▸ **What to work on**
Give back an exact copy of the lines from the start of the material through the line bearing "front_rim_h = 30; // [24:1:40]". Include both ends and nothing else.

▸ **Listed records**
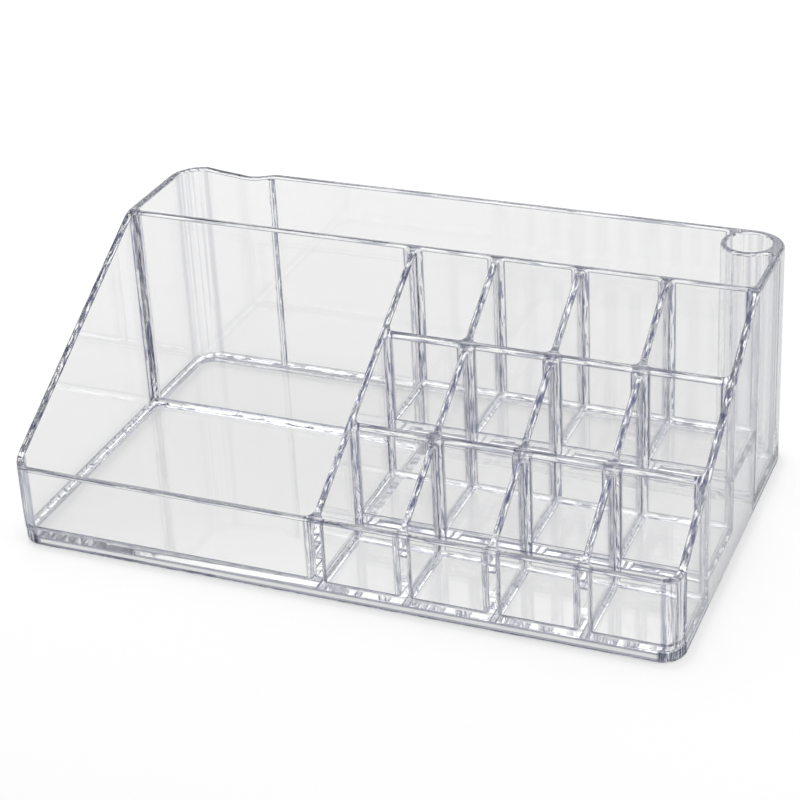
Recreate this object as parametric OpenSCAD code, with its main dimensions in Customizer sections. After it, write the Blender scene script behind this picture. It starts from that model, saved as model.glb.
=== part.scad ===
// Clear vanity organizer: an open tray, a rear trough with a brush tube,
// and twelve lipstick cells in three stepped rows.
// Millimetres. X runs left to right, Y front to back, Z up.
// The origin is the middle of the footprint, on the surface the organizer stands on.

/* [Overall] */
// Overall width, left to right
overall_w = 234; // [215:1:270]
// Overall depth, front to back
overall_d = 141; // [130:1:165]
// Height of the back wall and of the long partition
overall_h = 84; // [76:1:110]
// Height of the low front rim
front_rim_h = 30; // [24:1:40]

/* [Walls] */
// Thickness of the four outer walls
wall_t = 2.6; // [2:0.1:3.2]
// Thickness of the long partition, the dividers and the row walls
divider_t = 2.4; // [1.8:0.1:3]
// Outer radius of the two front corners
front_corner_r = 7; // [4:0.5:9]

/* [Base] */
// Thickness of every floor
floor_t = 2.4; // [1.8:0.1:3]
// Clearance under the lowest floors, which is how deep the foot rim stands
foot_h = 2.4; // [1.5:0.1:4]
// Width of the foot rim that the organizer stands on
foot_w = 3.2; // [2.8:0.1:4.5]
// Outer radius of the foot rim's corners
foot_corner_r = 8; // [5:0.5:9]

/* [Compartments] */
// Inside depth of the rear trough, front to back
trough_d = 41; // [36:1:48]
// Inside width of one lipstick cell
cell_w = 27.6; // [24:0.2:31]
// Height of the middle row's floor above the front row's floor
first_step_h = 7.4; // [5:0.2:12]
// Height of the rear row's floor above the middle row's floor
second_step_h = 19; // [10:0.2:22]

/* [Brush tube] */
// Bore of the brush tube
tube_bore_d = 15.6; // [11:0.2:18]
// Wall of the brush tube
tube_t = 2; // [1.5:0.1:2.6]
// Skin of back wall that is left behind the tube, which is let into that wall
tube_skin_t = 0.6; // [0.4:0.1:1.2]

/* [Back wall] */
// Distance from the left outer face to the middle of the rib
rib_from_left = 38; // [32:1:60]
// Width of the rib
rib_w = 2.6; // [2:0.1:5]
// How far the rib stands out of the back wall's inner face
rib_d = 1.2; // [0.8:0.1:2]
// Depth of the shallow dip in the rim, between the rib and the left corner
dip_d = 1.8; // [0.6:0.1:3]

/* [Hidden] */
$fn = 96;

columns = 4;
rows = 3;
overrun = 1;

// Outer faces and inner faces of the outer walls
left_x = -overall_w / 2;
right_x = overall_w / 2;
front_y = -overall_d / 2;
back_y = overall_d / 2;
left_in_x = left_x + wall_t;
right_in_x = right_x - wall_t;
front_in_y = front_y + wall_t;
back_in_y = back_y - wall_t;

// The rear corners wrap the brush tube, so their radius comes from it
tube_r = tube_bore_d / 2 + tube_t;
rear_corner_r = tube_r + wall_t;
tube_x = right_in_x - tube_r;
tube_y = back_y - tube_skin_t - tube_r;

// The dip is an arc over the straight rim between the left corner and the rib
dip_w = rib_from_left - rib_w / 2 - rear_corner_r;
dip_x = left_x + rear_corner_r + dip_w / 2;
dip_r = (dip_w * dip_w / 4 + dip_d * dip_d) / (2 * dip_d);

// Heights of the floors' upper faces
base_floor_z = foot_h + floor_t;
middle_floor_z = base_floor_z + first_step_h;
rear_floor_z = middle_floor_z + second_step_h;

// The long partition, front and rear face
partition_rear_y = back_in_y - trough_d;
partition_front_y = partition_rear_y - divider_t;

// Three rows share the depth between the front wall and the long partition
cell_d = (partition_front_y - front_in_y - (rows - 1) * divider_t) / rows;
upper_row_wall_y = partition_front_y - cell_d - divider_t;
lower_row_wall_y = upper_row_wall_y - cell_d - divider_t;

// Dividers count from the tray divider, which is number 0, towards the right wall
column_pitch = cell_w + divider_t;
function divider_x(i) = right_in_x - (columns - i) * column_pitch;
tray_divider_x = divider_x(0);
cells_x = tray_divider_x + divider_t;

// Side profile of everything above the base: full height at the back,
// a straight slope from the long partition down to the front rim
module under_rim() {
  translate([left_x - overrun, 0, 0]) rotate([90, 0, 90])
    linear_extrude(overall_w + 2 * overrun)
      polygon([
        [front_y - overrun, -overrun],
        [back_y + overrun, -overrun],
        [back_y + overrun, overall_h],
        [partition_front_y, overall_h],
        [front_in_y, front_rim_h],
        [front_y - overrun, front_rim_h]
      ]);
}

// Upright plate with its corner at [x, y], from height z up to the rim
module plate(x, y, z, w, d) {
  intersection() {
    translate([x, y, z]) cube([w, d, overall_h - z]);
    under_rim();
  }
}

// Flat floor with its upper face at top_z
module slab(x0, x1, y0, y1, top_z) {
  translate([x0, y0, top_z - floor_t]) cube([x1 - x0, y1 - y0, floor_t]);
}

// Footprint with its four corners rounded
module rounded_plan(w, d, r) {
  square([w - 2 * r, d], center = true);
  square([w, d - 2 * r], center = true);
  for (sx = [-1, 1], sy = [-1, 1])
    translate([sx * (w / 2 - r), sy * (d / 2 - r)]) circle(r);
}

module foot_outline(h) {
  linear_extrude(h) rounded_plan(overall_w, overall_d, foot_corner_r);
}

module foot_inner_outline() {
  translate([0, 0, -overrun]) linear_extrude(base_floor_z + 2 * overrun)
    rounded_plan(overall_w - 2 * foot_w, overall_d - 2 * foot_w, foot_corner_r - foot_w);
}

// The brush tube's outside, from the base floor to above the rim
module tube_body(h) {
  translate([tube_x, tube_y, base_floor_z]) cylinder(h = h, r = tube_r);
}

// A quarter ring of wall at a corner, centred at [x, y], starting at angle a
module corner_wall(x, y, outer_r, a) {
  translate([x, y, base_floor_z]) rotate([0, 0, a]) rotate_extrude(angle = 90)
    translate([outer_r - wall_t, 0]) square([wall_t, overall_h - base_floor_z]);
}

// The base: the rim it stands on and the floors inside that rim
module foot_rim() {
  color("#e9edf2", 0.45) difference() {
    foot_outline(base_floor_z);
    foot_inner_outline();
  }
}

module tray_floor() {
  color("#f2f4f6", 0.35) intersection() {
    slab(left_x, cells_x, front_y, partition_front_y, base_floor_z);
    foot_inner_outline();
  }
}

module trough_floor() {
  color("#f2f4f6", 0.35) intersection() {
    slab(left_x, right_x, partition_front_y, back_y, base_floor_z);
    foot_inner_outline();
  }
}

module front_row_floor() {
  color("#f2f4f6", 0.35) intersection() {
    slab(cells_x, right_x, front_y, lower_row_wall_y + divider_t, base_floor_z);
    foot_inner_outline();
  }
}

module middle_row_floor() {
  color("#f2f4f6", 0.35)
    slab(cells_x, right_in_x, lower_row_wall_y + divider_t, upper_row_wall_y + divider_t, middle_floor_z);
}

module rear_row_floor() {
  color("#f2f4f6", 0.35)
    slab(cells_x, right_in_x, upper_row_wall_y + divider_t, partition_front_y, rear_floor_z);
}

// The outer walls: the front and back walls carry the rounded corners
module front_wall() {
  color("#eef1f5", 0.35) intersection() {
    union() {
      translate([left_x + front_corner_r, front_y, base_floor_z])
        cube([overall_w - 2 * front_corner_r, wall_t, overall_h - base_floor_z]);
      corner_wall(left_x + front_corner_r, front_y + front_corner_r, front_corner_r, 180);
      corner_wall(right_x - front_corner_r, front_y + front_corner_r, front_corner_r, 270);
    }
    under_rim();
  }
}

module side_wall(x) {
  color("#eef1f5", 0.35)
    plate(x, front_y + front_corner_r, base_floor_z, wall_t,
          overall_d - front_corner_r - rear_corner_r);
}

module left_wall() { side_wall(left_x); }
module right_wall() { side_wall(right_in_x); }

// The back wall has a seat for the tube and a shallow dip in its rim
module back_wall() {
  color("#eef1f5", 0.35) difference() {
    union() {
      translate([left_x + rear_corner_r, back_in_y, base_floor_z])
        cube([overall_w - 2 * rear_corner_r, wall_t, overall_h - base_floor_z]);
      corner_wall(right_x - rear_corner_r, back_y - rear_corner_r, rear_corner_r, 0);
      corner_wall(left_x + rear_corner_r, back_y - rear_corner_r, rear_corner_r, 90);
    }
    translate([0, 0, -overrun]) tube_body(overall_h + overrun);
    translate([dip_x, back_y + overrun, overall_h - dip_d + dip_r]) rotate([90, 0, 0])
      cylinder(h = wall_t + 2 * overrun, r = dip_r);
  }
}

module back_wall_rib() {
  color("#e4e8f0", 0.5)
    plate(left_x + rib_from_left - rib_w / 2, back_in_y - rib_d, base_floor_z, rib_w, rib_d);
}

// The walls inside
module long_partition() {
  color("#eef1f5", 0.35)
    plate(left_in_x, partition_front_y, base_floor_z, right_in_x - left_in_x, divider_t);
}

module tray_divider() {
  color("#eef1f5", 0.35)
    plate(tray_divider_x, front_in_y, base_floor_z, divider_t, partition_front_y - front_in_y);
}

module row_wall(y, z) {
  color("#eef1f5", 0.35) plate(cells_x, y, z, right_in_x - cells_x, divider_t);
}

module lower_row_wall() { row_wall(lower_row_wall_y, base_floor_z); }
module upper_row_wall() { row_wall(upper_row_wall_y, middle_floor_z); }

// Divider number i of one row, standing on that row's floor
module cell_divider(i, y, floor_z) {
  color("#eef1f5", 0.35) plate(divider_x(i), y, floor_z, divider_t, cell_d);
}

module front_cell_divider(i) { cell_divider(i, front_in_y, base_floor_z); }
module middle_cell_divider(i) { cell_divider(i, lower_row_wall_y + divider_t, middle_floor_z); }
module rear_cell_divider(i) { cell_divider(i, upper_row_wall_y + divider_t, rear_floor_z); }

// The tube stands in the rear right corner, let into the back wall and open at the top
module brush_tube() {
  color("#e9edf2", 0.45) difference() {
    tube_body(overall_h - base_floor_z);
    translate([tube_x, tube_y, base_floor_z - overrun])
      cylinder(h = overall_h - base_floor_z + 2 * overrun, r = tube_bore_d / 2);
  }
}

foot_rim();
tray_floor();
trough_floor();
front_row_floor();
middle_row_floor();
rear_row_floor();
front_wall();
left_wall();
right_wall();
back_wall();
back_wall_rib();
long_partition();
tray_divider();
lower_row_wall();
upper_row_wall();
front_cell_divider(1);  // front_cell_divider_1
front_cell_divider(2);  // front_cell_divider_2
front_cell_divider(3);  // front_cell_divider_3
middle_cell_divider(1);  // middle_cell_divider_1
middle_cell_divider(2);  // middle_cell_divider_2
middle_cell_divider(3);  // middle_cell_divider_3
rear_cell_divider(1);  // rear_cell_divider_1
rear_cell_divider(2);  // rear_cell_divider_2
rear_cell_divider(3);  // rear_cell_divider_3
brush_tube();
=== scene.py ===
# %% [markdown]
# # A clear vanity organizer
#
# The real object is one injection moulding in clear plastic: an open tray, twelve
# lipstick cells on three steps, a deep trough along the back and a round brush tube in
# the rear right corner. This lesson rebuilds it on a fixed CAD frame. We first make the
# whole moulding as a single clear body, the way the mould makes it, and then divide it
# into the panels that a person would name.

# %% Load the frame
import math

import bmesh
import bpy
from mathutils import Matrix, Vector


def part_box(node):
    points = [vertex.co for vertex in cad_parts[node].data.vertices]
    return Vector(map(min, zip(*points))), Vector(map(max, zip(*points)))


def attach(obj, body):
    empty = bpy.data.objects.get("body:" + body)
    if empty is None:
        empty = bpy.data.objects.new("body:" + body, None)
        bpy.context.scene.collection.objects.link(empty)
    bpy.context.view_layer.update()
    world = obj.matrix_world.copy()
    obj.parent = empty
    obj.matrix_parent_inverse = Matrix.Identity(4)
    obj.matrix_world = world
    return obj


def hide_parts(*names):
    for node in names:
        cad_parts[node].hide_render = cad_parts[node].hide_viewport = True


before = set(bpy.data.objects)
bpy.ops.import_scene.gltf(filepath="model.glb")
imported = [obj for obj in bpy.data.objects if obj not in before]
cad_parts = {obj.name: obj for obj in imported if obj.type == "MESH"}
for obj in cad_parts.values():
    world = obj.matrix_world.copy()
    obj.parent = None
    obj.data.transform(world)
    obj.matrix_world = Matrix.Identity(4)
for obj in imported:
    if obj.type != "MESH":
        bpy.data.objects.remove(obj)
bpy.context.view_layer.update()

print("nodes in the frame:", len(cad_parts))

# %% [markdown]
# ## Sizes
#
# Every place is read from the CAD frame, so the looks cannot drift away from the
# construction. We work in millimetres, because that is how a moulding is drawn, and
# turn them into metres once, when a mesh is made.

# %% Read the sizes from the frame
MM = 0.001


def span(node, axis):
    """Lowest and highest place of a CAD node along one axis, in millimetres."""
    low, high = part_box(node)
    return low[axis] / MM, high[axis] / MM


left, right = span("foot_rim", 0)
front, back = span("foot_rim", 1)
left_in = span("left_wall", 0)[1]
right_in = span("right_wall", 0)[0]
wall = left_in - left
front_in = front + wall
back_in = back - wall
top = span("back_wall", 2)[1]
partition = span("long_partition", 1)
upper_wall = span("upper_row_wall", 1)
lower_wall = span("lower_row_wall", 1)
rise = (top - span("lower_row_wall", 2)[1]) / (partition[0] - lower_wall[1])
low_rim = top - rise * (partition[0] - front_in)
tray_divider = span("tray_divider", 0)
dividers = [span(f"front_cell_divider_{i}", 0) for i in (1, 2, 3)]
base_under, base_floor = span("tray_floor", 2)
middle_under, middle_floor = span("middle_row_floor", 2)
rear_under, rear_floor = span("rear_row_floor", 2)
rib_x = span("back_wall_rib", 0)
rib_front = span("back_wall_rib", 1)[0]
tube_x = sum(span("brush_tube", 0)) / 2
tube_y = sum(span("brush_tube", 1)) / 2
tube_r = (span("brush_tube", 0)[1] - span("brush_tube", 0)[0]) / 2
print(f"overall {right - left:.0f} x {back - front:.0f} x {top:.0f} mm, walls {wall:.1f} mm, "
      f"low rim {low_rim:.1f} mm")

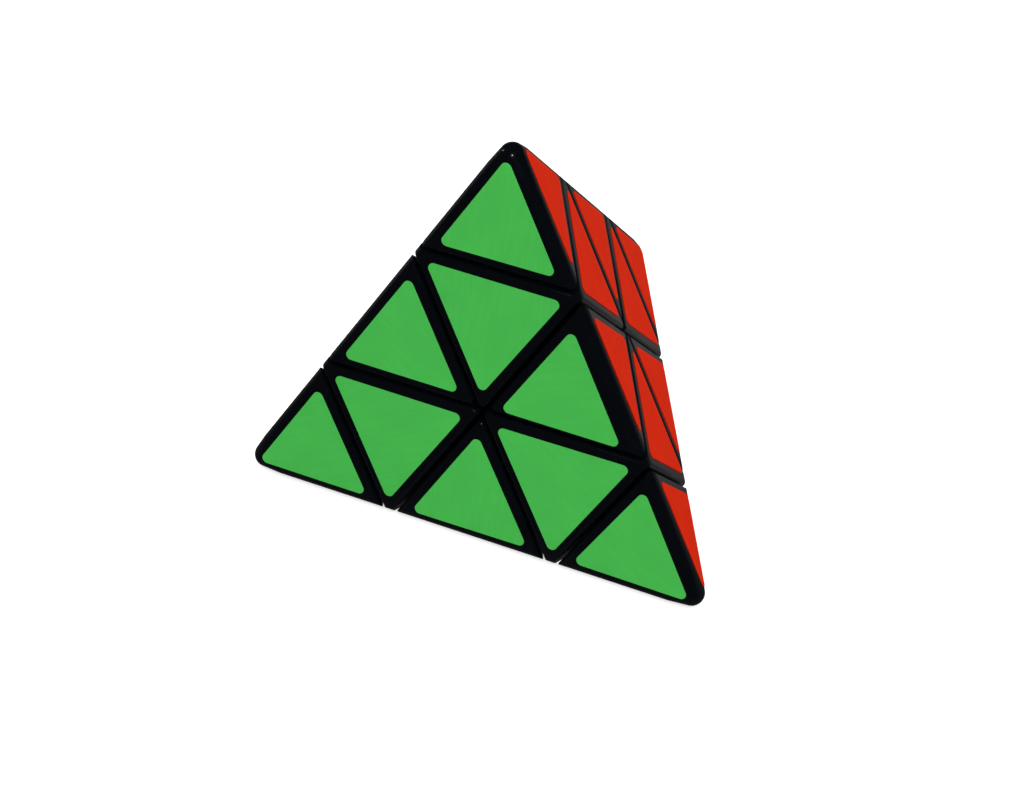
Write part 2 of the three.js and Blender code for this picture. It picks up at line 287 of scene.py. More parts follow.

▸ **Correct answer**
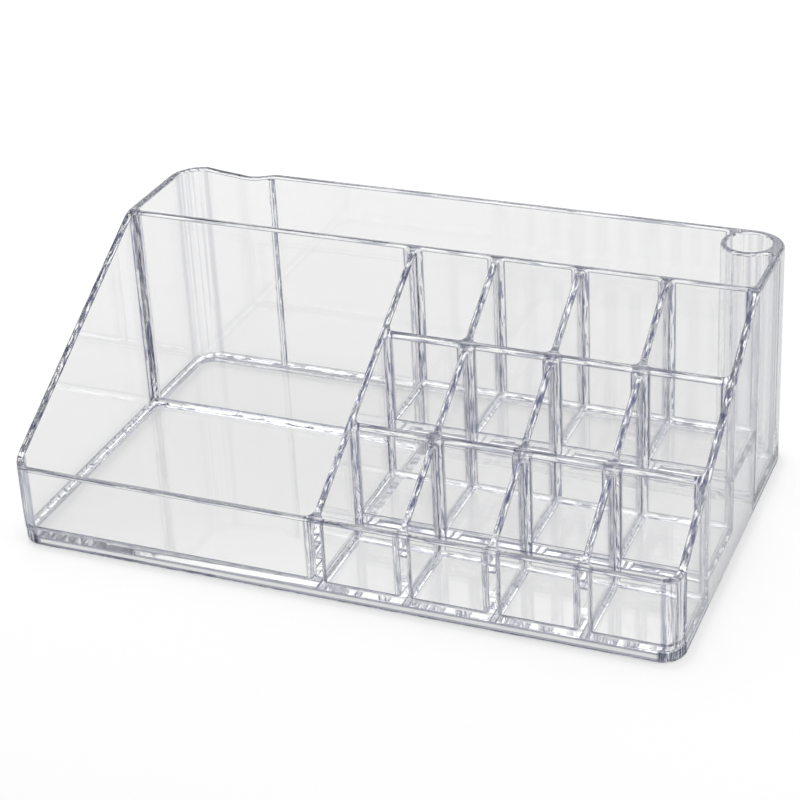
Recreate this object as parametric OpenSCAD code, with its main dimensions in Customizer sections. After it, write the Blender scene script behind this picture. It starts from that model, saved as model.glb.
=== part.scad ===
// Clear vanity organizer: an open tray, a rear trough with a brush tube,
// and twelve lipstick cells in three stepped rows.
// Millimetres. X runs left to right, Y front to back, Z up.
// The origin is the middle of the footprint, on the surface the organizer stands on.

/* [Overall] */
// Overall width, left to right
overall_w = 234; // [215:1:270]
// Overall depth, front to back
overall_d = 141; // [130:1:165]
// Height of the back wall and of the long partition
overall_h = 84; // [76:1:110]
// Height of the low front rim
front_rim_h = 30; // [24:1:40]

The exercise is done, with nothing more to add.